How long does sampling and production take from China to Germany?
For an existing factory thermos model, digital artwork proofing usually takes 1-2 days. A logo sample takes about 5-10 days depending on laser, silkscreen, or full-wrap print. After sample approval and deposit, mass production normally takes 30-40 days. Sea freight from China to Germany often needs 32-45 days port to port, plus customs clearance and inland delivery. If you have a fixed event date, count backward at least 90 days from required warehouse arrival. Air freight can rescue late orders, but for a 750 ml stainless flask it can add more than USD 2.00-4.00 per unit, which is painful for promotional campaigns.
What tests and documents should German buyers ask for?

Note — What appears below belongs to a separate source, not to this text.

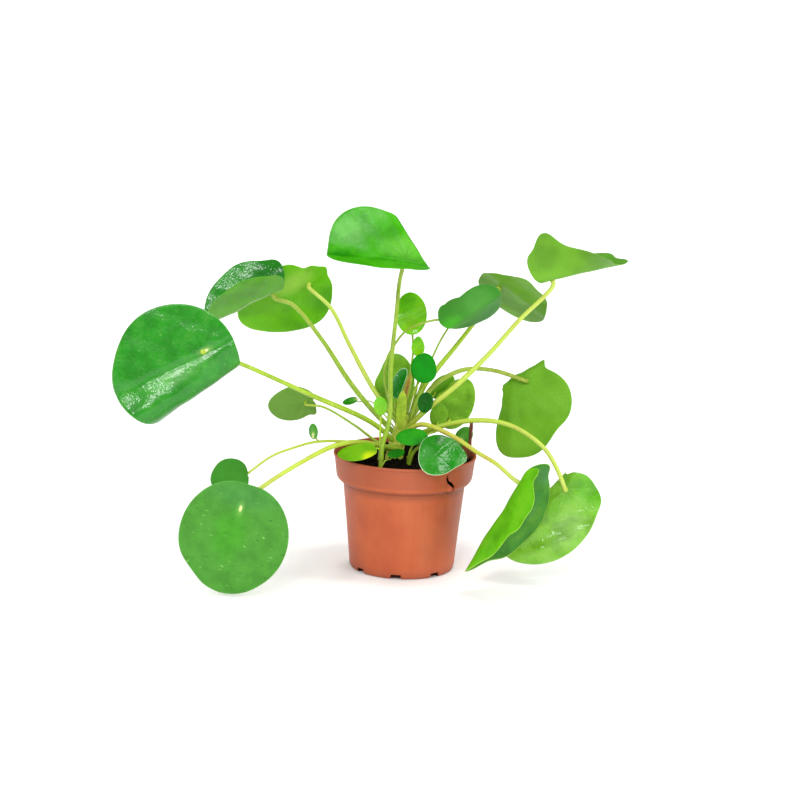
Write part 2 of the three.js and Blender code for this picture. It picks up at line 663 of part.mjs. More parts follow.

Ask for food-contact test reports covering stainless steel, plastic lid parts, silicone seals, and coatings where applicable. LFGB or EU food-contact testing is important for Germany. REACH may apply to coatings, plastic, and packaging components. If the product is positioned for children, request advice on additional child-use requirements before ordering. For larger brand programs, BSCI, Sedex, or ISO 9001 documents may also be needed. Make sure reports are relevant to the actual material and lid structure you are buying. A report for another bottle from three years ago is weak evidence. If needed, budget USD 250-800 for updated third-party testing through a recognized lab.
Is laser engraving better than printing for promotional branding?
For powder-coated stainless flasks, laser engraving is usually the safest choice. It is durable, clean, and hard to scratch off because it removes the coating rather than sitting on top of it. It works especially well on dark matte colors and typically adds USD 0.15-0.45 per unit depending on logo size and position. Silkscreen printing is better when you need exact PMS color or a larger graphic, but it needs adhesion testing. Full-wrap print gives stronger visual impact but costs more and adds proofing time. For a first thermos customized order, laser engraving keeps risk low and makes approval faster.